Some of the existing answers state that it's hard. That's indeed true, because you need a full compiler to detect the cases in which a forward declaration would be appropriate. You cant parse C++ without knowing what the symbols mean; the grammar is simply too ambiguous for that. You must know whether a certain name names a class (could be forward-declared) or a variable (can't). Also, you need to be namespace-aware.
Maybe a little late, but I once found a WebKit perl script that did just what you wanted. It'll need some adapting I believe (I'm not well versed in perl), but it should do the trick:
http://trac.webkit.org/browser/branches/old/safari-3-2-branch/WebKitTools/Scripts/find-extra-includes
(this is an old branch because trunk doesn't have the file anymore)
If there's a particular header that you think isn't needed anymore (say
string.h), you can comment out that include then put this below all the
includes:
#ifdef _STRING_H_
# error string.h is included indirectly
#endif
Of course your interface headers might use a different #define convention
to record their inclusion in CPP memory. Or no convention, in which case
this approach won't work.
Then rebuild. There are three possibilities:
It builds ok. string.h wasn't compile-critical, and the include for it
can be removed.
The #error trips. string.g was included indirectly somehow
You still don't know if string.h is required. If it is required, you
should directly #include it (see below).
You get some other compilation error. string.h was needed and isn't being
included indirectly, so the include was correct to begin with.

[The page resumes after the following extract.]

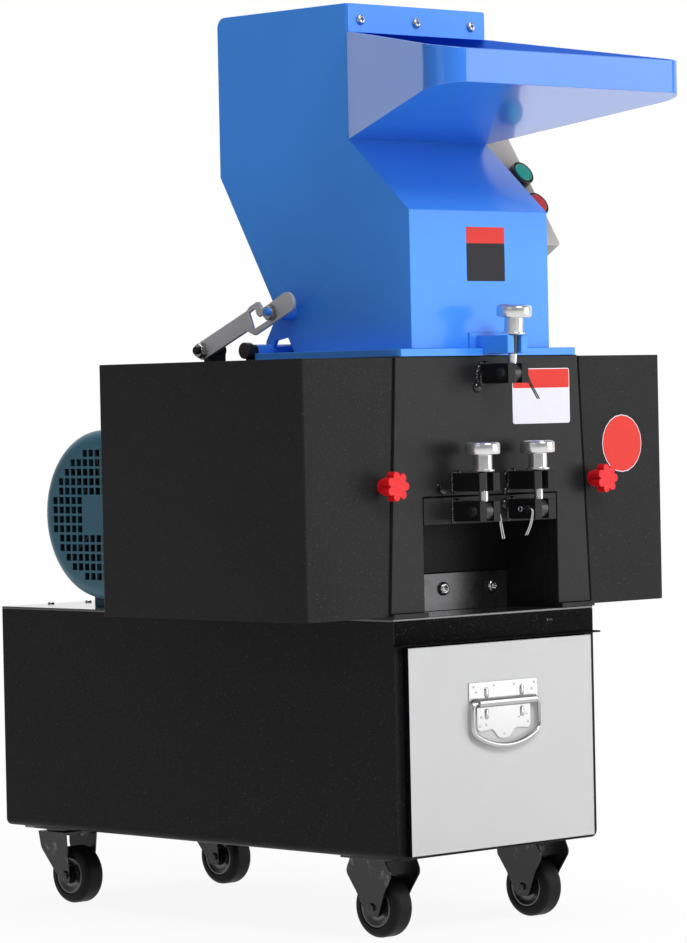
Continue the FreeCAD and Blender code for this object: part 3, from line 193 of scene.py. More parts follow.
@dataclass(frozen=True)
class Finish:
    """Paint, plate, plastic or rubber of one material slot."""

    name: str
    slot: str
    colour: tuple
    roughness: float
    grain: Grain
    metallic: float = 0.0
    coat: float = 0.0
    specular: float = 0.5
    mottle: float = 0.06
    depth: float = 0.00004
    grain_scale: float = 1200.0
    wear: Optional[tuple] = None
    wear_amount: float = 0.0

    def material(self) -> bpy.types.Material:
        """Build the material once and hand back the same one after that."""
        known = bpy.data.materials.get("finish_" + self.name)
        if known:
            return known
        made = bpy.data.materials.new("finish_" + self.name)
        made.use_nodes = True
        made.node_tree.nodes.clear()
        self._paint(Graph(made.node_tree))
        made.diffuse_color = (*self.colour, 1.0)
        return made

    def _paint(self, graph: Graph) -> None:
        """Lay out the nodes of the material."""
        place = graph.add("ShaderNodeTexCoord", None, None, "Object")
        broad = graph.noise(place, BROAD_PATCHES, 4.0, 0.55)
        smear = graph.noise(place, SMEAR_PATCHES, 3.0, 0.6)
        fine = graph.noise(place, self.grain_scale, 2.0, 0.6)
        dark = tuple(part * (1 - self.mottle) for part in self.colour)
        light = tuple(min(1.0, part * (1 + self.mottle)) for part in self.colour)
        colour = graph.blend(graph.ramp(broad, 0.3, 0.7), (*dark, 1), (*light, 1))
        roughness = self.roughness + (smear - 0.5) * (self.roughness * 0.35)
        if self.wear:
            rubbed = graph.ramp(smear * 0.6 + broad * 0.4, 0.62 - self.wear_amount, 0.72)
            colour = graph.blend(rubbed, colour, (*self.wear, 1))
        if self.grain in (Grain.POWDER, Grain.CAST, Grain.MOULDED):
            speck = graph.ramp(fine, 0.35, 0.75)
            lighter = tuple(min(1.0, part * 1.5 + 0.006) for part in self.colour)
            colour = graph.blend(speck * SPECK_SHARE, colour, (*lighter, 1))
        if self.grain is Grain.POWDER:
            dust = graph.ramp(graph.noise(place, DUST_PATCHES, 1.0, 0.5), 0.68, 0.76)
            colour = graph.blend(dust * DUST_SHARE, colour, DUST_COLOUR)
        height = fine
        if self.grain is Grain.ENAMEL:
            height = graph.noise(place, RIPPLE_PATCHES, 1.0, 0.4) * 0.7 + fine * 0.05
        if self.grain is Grain.CAST:
            height = fine * 0.6 + graph.noise(place, LUMP_PATCHES, 3.0, 0.6)
        if self.grain in (Grain.BRUSHED, Grain.MACHINED):
            roughness = roughness + (fine - 0.5) * 0.16
        bump = graph.add("ShaderNodeBump", None,
                         {"Strength": BUMP_STRENGTH, "Distance": self.depth, "Height": height})
        shader = graph.add("ShaderNodeBsdfPrincipled", None, {
            "Base Color": colour, "Roughness": roughness, "Metallic": self.metallic,
            "Coat Weight": self.coat, "Coat Roughness": COAT_ROUGHNESS, "Specular IOR Level": self.specular,
            "Normal": bump})
        graph.add("ShaderNodeOutputMaterial", None, {"Surface": shader})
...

Note that depending on indirect inclusion when your .h or .c directly uses
another .h is almost certainly a bug: you are in effect promising that your
code will only require that header as long as some other header you're using
requires it, which probably isn't what you meant.
The caveats mentioned in other answers about headers that modify behavior
rather that declaring things which cause build failures apply here as well.